===== RAW DATA =====
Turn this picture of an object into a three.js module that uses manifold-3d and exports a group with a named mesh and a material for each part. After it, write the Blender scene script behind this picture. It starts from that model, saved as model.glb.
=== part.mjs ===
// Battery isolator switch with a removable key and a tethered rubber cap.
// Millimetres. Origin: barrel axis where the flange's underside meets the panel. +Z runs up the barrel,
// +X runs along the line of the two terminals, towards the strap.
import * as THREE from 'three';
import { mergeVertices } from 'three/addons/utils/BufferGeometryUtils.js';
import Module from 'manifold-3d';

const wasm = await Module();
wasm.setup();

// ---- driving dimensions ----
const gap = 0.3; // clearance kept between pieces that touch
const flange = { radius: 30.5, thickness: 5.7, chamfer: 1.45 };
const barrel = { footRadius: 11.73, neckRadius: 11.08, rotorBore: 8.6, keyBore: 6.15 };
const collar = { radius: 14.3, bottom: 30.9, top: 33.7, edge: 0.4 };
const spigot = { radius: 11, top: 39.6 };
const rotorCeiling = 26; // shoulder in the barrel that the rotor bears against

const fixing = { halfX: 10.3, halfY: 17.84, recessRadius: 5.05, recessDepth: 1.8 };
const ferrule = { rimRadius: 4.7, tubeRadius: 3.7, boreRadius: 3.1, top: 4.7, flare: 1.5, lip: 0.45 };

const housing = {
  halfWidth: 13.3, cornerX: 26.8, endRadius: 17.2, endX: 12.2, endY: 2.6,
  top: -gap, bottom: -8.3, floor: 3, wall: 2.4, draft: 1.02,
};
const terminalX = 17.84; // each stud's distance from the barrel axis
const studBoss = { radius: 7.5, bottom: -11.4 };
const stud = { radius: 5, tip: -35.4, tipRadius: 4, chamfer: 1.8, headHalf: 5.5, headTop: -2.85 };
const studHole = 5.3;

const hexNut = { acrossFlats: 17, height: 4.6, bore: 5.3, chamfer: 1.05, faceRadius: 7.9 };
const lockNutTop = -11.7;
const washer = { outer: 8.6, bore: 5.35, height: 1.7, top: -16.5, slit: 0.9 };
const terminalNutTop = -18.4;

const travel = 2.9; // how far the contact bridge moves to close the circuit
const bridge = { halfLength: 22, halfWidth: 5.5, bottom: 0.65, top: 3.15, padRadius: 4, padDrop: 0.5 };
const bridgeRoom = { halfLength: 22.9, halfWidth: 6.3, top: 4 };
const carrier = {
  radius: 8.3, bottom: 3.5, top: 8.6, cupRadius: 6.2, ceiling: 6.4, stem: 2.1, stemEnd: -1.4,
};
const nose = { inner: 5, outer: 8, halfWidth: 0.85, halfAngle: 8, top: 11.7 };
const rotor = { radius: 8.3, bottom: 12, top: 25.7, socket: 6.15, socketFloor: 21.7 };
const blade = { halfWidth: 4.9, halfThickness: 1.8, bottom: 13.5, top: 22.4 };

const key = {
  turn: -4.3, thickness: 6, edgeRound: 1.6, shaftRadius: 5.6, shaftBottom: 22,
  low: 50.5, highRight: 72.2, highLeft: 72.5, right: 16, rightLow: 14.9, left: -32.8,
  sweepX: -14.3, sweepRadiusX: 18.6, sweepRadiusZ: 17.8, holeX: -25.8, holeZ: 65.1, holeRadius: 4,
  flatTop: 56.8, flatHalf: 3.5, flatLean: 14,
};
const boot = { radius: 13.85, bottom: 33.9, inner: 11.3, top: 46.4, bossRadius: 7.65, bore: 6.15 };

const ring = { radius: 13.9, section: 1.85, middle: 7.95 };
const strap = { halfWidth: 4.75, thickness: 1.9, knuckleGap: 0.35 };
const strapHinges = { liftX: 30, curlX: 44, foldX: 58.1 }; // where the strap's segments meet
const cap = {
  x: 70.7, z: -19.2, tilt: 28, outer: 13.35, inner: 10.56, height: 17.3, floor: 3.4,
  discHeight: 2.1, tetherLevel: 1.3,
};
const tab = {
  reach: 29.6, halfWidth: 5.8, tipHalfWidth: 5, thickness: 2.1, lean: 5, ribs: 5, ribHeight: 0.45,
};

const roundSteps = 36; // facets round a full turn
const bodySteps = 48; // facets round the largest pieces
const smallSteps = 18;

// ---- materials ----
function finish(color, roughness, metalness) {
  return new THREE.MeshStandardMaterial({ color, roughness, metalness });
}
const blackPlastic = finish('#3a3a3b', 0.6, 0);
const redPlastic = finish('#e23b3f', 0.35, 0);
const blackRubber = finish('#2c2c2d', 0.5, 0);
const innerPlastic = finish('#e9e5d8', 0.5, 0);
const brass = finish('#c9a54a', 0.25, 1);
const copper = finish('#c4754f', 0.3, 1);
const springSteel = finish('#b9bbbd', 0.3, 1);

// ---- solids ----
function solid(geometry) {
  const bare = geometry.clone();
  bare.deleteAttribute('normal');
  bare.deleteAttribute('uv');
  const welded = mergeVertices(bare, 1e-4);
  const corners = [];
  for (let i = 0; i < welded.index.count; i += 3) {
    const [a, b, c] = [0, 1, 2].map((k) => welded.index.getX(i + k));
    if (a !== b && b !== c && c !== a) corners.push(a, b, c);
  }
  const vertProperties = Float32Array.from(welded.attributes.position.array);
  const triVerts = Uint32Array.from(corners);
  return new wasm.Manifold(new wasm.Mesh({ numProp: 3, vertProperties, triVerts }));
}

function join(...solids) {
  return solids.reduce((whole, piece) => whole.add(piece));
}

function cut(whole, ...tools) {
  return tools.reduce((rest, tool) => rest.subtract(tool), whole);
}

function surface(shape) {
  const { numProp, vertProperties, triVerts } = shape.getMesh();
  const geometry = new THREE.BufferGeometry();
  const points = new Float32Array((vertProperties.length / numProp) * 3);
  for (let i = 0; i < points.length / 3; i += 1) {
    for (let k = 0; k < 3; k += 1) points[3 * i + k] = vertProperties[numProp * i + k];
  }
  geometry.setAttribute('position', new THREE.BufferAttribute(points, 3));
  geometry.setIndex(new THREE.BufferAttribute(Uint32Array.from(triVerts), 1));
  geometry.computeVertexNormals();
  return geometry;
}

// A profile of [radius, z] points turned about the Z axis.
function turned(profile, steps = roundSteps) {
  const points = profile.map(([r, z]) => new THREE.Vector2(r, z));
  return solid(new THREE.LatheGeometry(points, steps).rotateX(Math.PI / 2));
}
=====
• TASK INSTRUCTIONS:
Extract all of the data exactly as written.

• SOLUTION TO THE PROBLEM:
Turn this picture of an object into a three.js module that uses manifold-3d and exports a group with a named mesh and a material for each part. After it, write the Blender scene script behind this picture. It starts from that model, saved as model.glb.
=== part.mjs ===
// Battery isolator switch with a removable key and a tethered rubber cap.
// Millimetres. Origin: barrel axis where the flange's underside meets the panel. +Z runs up the barrel,
// +X runs along the line of the two terminals, towards the strap.
import * as THREE from 'three';
import { mergeVertices } from 'three/addons/utils/BufferGeometryUtils.js';
import Module from 'manifold-3d';

const wasm = await Module();
wasm.setup();

// ---- driving dimensions ----
const gap = 0.3; // clearance kept between pieces that touch
const flange = { radius: 30.5, thickness: 5.7, chamfer: 1.45 };
const barrel = { footRadius: 11.73, neckRadius: 11.08, rotorBore: 8.6, keyBore: 6.15 };
const collar = { radius: 14.3, bottom: 30.9, top: 33.7, edge: 0.4 };
const spigot = { radius: 11, top: 39.6 };
const rotorCeiling = 26; // shoulder in the barrel that the rotor bears against

const fixing = { halfX: 10.3, halfY: 17.84, recessRadius: 5.05, recessDepth: 1.8 };
const ferrule = { rimRadius: 4.7, tubeRadius: 3.7, boreRadius: 3.1, top: 4.7, flare: 1.5, lip: 0.45 };

const housing = {
  halfWidth: 13.3, cornerX: 26.8, endRadius: 17.2, endX: 12.2, endY: 2.6,
  top: -gap, bottom: -8.3, floor: 3, wall: 2.4, draft: 1.02,
};
const terminalX = 17.84; // each stud's distance from the barrel axis
const studBoss = { radius: 7.5, bottom: -11.4 };
const stud = { radius: 5, tip: -35.4, tipRadius: 4, chamfer: 1.8, headHalf: 5.5, headTop: -2.85 };
const studHole = 5.3;

const hexNut = { acrossFlats: 17, height: 4.6, bore: 5.3, chamfer: 1.05, faceRadius: 7.9 };
const lockNutTop = -11.7;
const washer = { outer: 8.6, bore: 5.35, height: 1.7, top: -16.5, slit: 0.9 };
const terminalNutTop = -18.4;

const travel = 2.9; // how far the contact bridge moves to close the circuit
const bridge = { halfLength: 22, halfWidth: 5.5, bottom: 0.65, top: 3.15, padRadius: 4, padDrop: 0.5 };
const bridgeRoom = { halfLength: 22.9, halfWidth: 6.3, top: 4 };
const carrier = {
  radius: 8.3, bottom: 3.5, top: 8.6, cupRadius: 6.2, ceiling: 6.4, stem: 2.1, stemEnd: -1.4,
};
const nose = { inner: 5, outer: 8, halfWidth: 0.85, halfAngle: 8, top: 11.7 };
const rotor = { radius: 8.3, bottom: 12, top: 25.7, socket: 6.15, socketFloor: 21.7 };
const blade = { halfWidth: 4.9, halfThickness: 1.8, bottom: 13.5, top: 22.4 };

const key = {
  turn: -4.3, thickness: 6, edgeRound: 1.6, shaftRadius: 5.6, shaftBottom: 22,
  low: 50.5, highRight: 72.2, highLeft: 72.5, right: 16, rightLow: 14.9, left: -32.8,
  sweepX: -14.3, sweepRadiusX: 18.6, sweepRadiusZ: 17.8, holeX: -25.8, holeZ: 65.1, holeRadius: 4,
  flatTop: 56.8, flatHalf: 3.5, flatLean: 14,
};
const boot = { radius: 13.85, bottom: 33.9, inner: 11.3, top: 46.4, bossRadius: 7.65, bore: 6.15 };

const ring = { radius: 13.9, section: 1.85, middle: 7.95 };
const strap = { halfWidth: 4.75, thickness: 1.9, knuckleGap: 0.35 };
const strapHinges = { liftX: 30, curlX: 44, foldX: 58.1 }; // where the strap's segments meet
const cap = {
  x: 70.7, z: -19.2, tilt: 28, outer: 13.35, inner: 10.56, height: 17.3, floor: 3.4,
  discHeight: 2.1, tetherLevel: 1.3,
};
const tab = {
  reach: 29.6, halfWidth: 5.8, tipHalfWidth: 5, thickness: 2.1, lean: 5, ribs: 5, ribHeight: 0.45,
};

const roundSteps = 36; // facets round a full turn
const bodySteps = 48; // facets round the largest pieces
const smallSteps = 18;

// ---- materials ----
function finish(color, roughness, metalness) {
  return new THREE.MeshStandardMaterial({ color, roughness, metalness });
}
const blackPlastic = finish('#3a3a3b', 0.6, 0);
const redPlastic = finish('#e23b3f', 0.35, 0);
const blackRubber = finish('#2c2c2d', 0.5, 0);
const innerPlastic = finish('#e9e5d8', 0.5, 0);
const brass = finish('#c9a54a', 0.25, 1);
const copper = finish('#c4754f', 0.3, 1);
const springSteel = finish('#b9bbbd', 0.3, 1);

// ---- solids ----
function solid(geometry) {
  const bare = geometry.clone();
  bare.deleteAttribute('normal');
  bare.deleteAttribute('uv');
  const welded = mergeVertices(bare, 1e-4);
  const corners = [];
  for (let i = 0; i < welded.index.count; i += 3) {
    const [a, b, c] = [0, 1, 2].map((k) => welded.index.getX(i + k));
    if (a !== b && b !== c && c !== a) corners.push(a, b, c);
  }
  const vertProperties = Float32Array.from(welded.attributes.position.array);
  const triVerts = Uint32Array.from(corners);
  return new wasm.Manifold(new wasm.Mesh({ numProp: 3, vertProperties, triVerts }));
}

function join(...solids) {
  return solids.reduce((whole, piece) => whole.add(piece));
}

function cut(whole, ...tools) {
  return tools.reduce((rest, tool) => rest.subtract(tool), whole);
}

function surface(shape) {
  const { numProp, vertProperties, triVerts } = shape.getMesh();
  const geometry = new THREE.BufferGeometry();
  const points = new Float32Array((vertProperties.length / numProp) * 3);
  for (let i = 0; i < points.length / 3; i += 1) {
    for (let k = 0; k < 3; k += 1) points[3 * i + k] = vertProperties[numProp * i + k];
  }
  geometry.setAttribute('position', new THREE.BufferAttribute(points, 3));
  geometry.setIndex(new THREE.BufferAttribute(Uint32Array.from(triVerts), 1));
  geometry.computeVertexNormals();
  return geometry;
}

// A profile of [radius, z] points turned about the Z axis.
function turned(profile, steps = roundSteps) {
  const points = profile.map(([r, z]) => new THREE.Vector2(r, z));
  return solid(new THREE.LatheGeometry(points, steps).rotateX(Math.PI / 2));
}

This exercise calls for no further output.